The people who posted the comments tried to make him feel inferior. But Rhys is incredibly positive and passionate about inclusion for disabled people.

He’s raised over twenty thousand pounds for scope and he’s created his own equality and inclusion campaign called BU By Rhys. We’ll link to those at the end.

Fulham wrote on their website they were “completely inspired by Rhys… his attitude in the face of adversity… and his commitment to helping others.”

“I think like… it’s a thing that should always happen in life like everyone should treat everyone equally and should have the same opportunities as anyone else… you should be able to do what anyone else does and that’s why I wanted to switch it around.”

Rhys Porter

Rhys said that meeting the Fulham players and having them celebrate with him when they scored versus Coventry made him feel… amazing. 

He said it made him feel recognised… and he says that’s exactly what he’s been fighting for. 

“I hope that people will consider disability a bit more, and equality because I think that’s very important. Like I just said, even just speaking to someone and saying oh, what team do you support, what do you do? Or stuff like that… it makes… it proves that we’re moving.” 

Rhys Porter

TikTok actually banned Rhys after he received the negative comments. They said that his video had breached their community guidelines. They include things like violent extremism, adult nudity, suicide and self harm. This was just a disabled boy playing in goal.

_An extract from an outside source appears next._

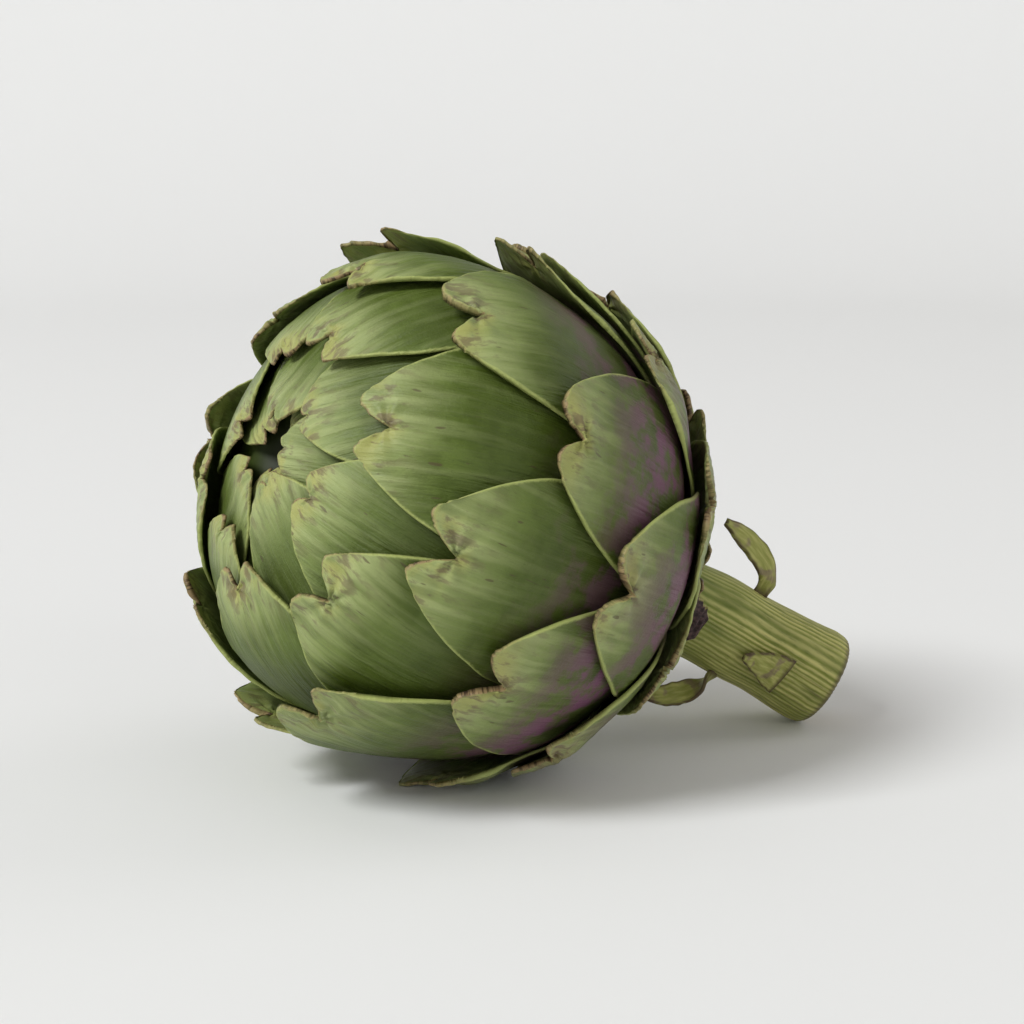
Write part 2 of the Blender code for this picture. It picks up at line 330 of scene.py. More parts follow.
def sheet_scale(index):
    """The sheets below the tips vary less than the tips do."""
    return size_share(index, CROWN_SHEET_SHRINK)


def half_width(index, along, length):
    """Half the width of a bract at a distance down from its tip."""
    narrow = TIP_HALF_WIDTH * tip_scale(index)
    wide = MAX_HALF_WIDTH * sheet_scale(index)
    widening = 1.0 - np.exp(-along / (WIDENING_LENGTH * sheet_scale(index)))
    start = min(NARROWING_START, 0.5 * length)
    narrowing = 1.0 - BASE_NARROWING * smoothstep((along - start) / (length - start))
    return (narrow + (wide - narrow) * widening) * narrowing


# ---------------------------------------------------------------- mesh tools
def wander(places, wavelength, rng):
    """Smooth random curve of unit size through places, about one swing per wavelength."""
    span = float(np.max(places) - np.min(places)) + wavelength
    knots = np.arange(0.0, span + 2.0 * wavelength, wavelength)
    heights = rng.uniform(-1.0, 1.0, len(knots))
    at = (places - np.min(places)) / wavelength
    left = np.floor(at).astype(int)
    blend = smoothstep(at - left)
    return heights[left] * (1.0 - blend) + heights[left + 1] * blend


def rolling(x, y, wavelength, rng):
    """Smooth random surface of about unit size."""
    total = np.zeros(np.broadcast(x, y).shape)
    for _ in range(ROLLING_WAVES):
        angle = rng.uniform(0.0, 2.0 * math.pi)
        phase = rng.uniform(0.0, 2.0 * math.pi)
        scale = 2.0 * math.pi / (wavelength * rng.uniform(0.7, 1.5))
        total += np.sin(scale * (x * math.cos(angle) + y * math.sin(angle)) + phase)
    return total / (0.5 * ROLLING_WAVES)


def columns_across(count, crowding):
    """Places from -1 to 1 across a leaf, closer together toward its edges."""
    even = np.linspace(-1.0, 1.0, count)
    return (1.0 - crowding) * even + crowding * np.sin(0.5 * math.pi * even)


def rows_down(length, scale):
    """Row places from the tip to the base, closest together where the bract shows."""
    coarser = 1.0
    rows = [0.0]
    for spacing, until in ROW_SPACINGS:
        while rows[-1] < min(until * scale, length):
            rows.append(rows[-1] + spacing * coarser * max(scale, 0.6))
    rows = [row for row in rows if row < length - 1.0]
    return np.array(rows + [length])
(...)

And although his account was later reinstated, no action was taken against the people who posted the comments. 

His Mum thinks that social media companies could learn a lot from talking to Rhys about his experience.

There’s a Theodore Roosevelt quote which begins “it’s not the critic who counts.”  

The former US president went on to say: “The credit belongs to the man who is actually in the arena, whose face is marred by dust and sweat and blood; who strives valiantly; who errs, who comes short again and again.” 

Rhys Porter put himself in the arena. He said it took “courage” to speak up for himself and other disabled people.

I reckon that Roosevelt would say that the credit definitely belongs to him.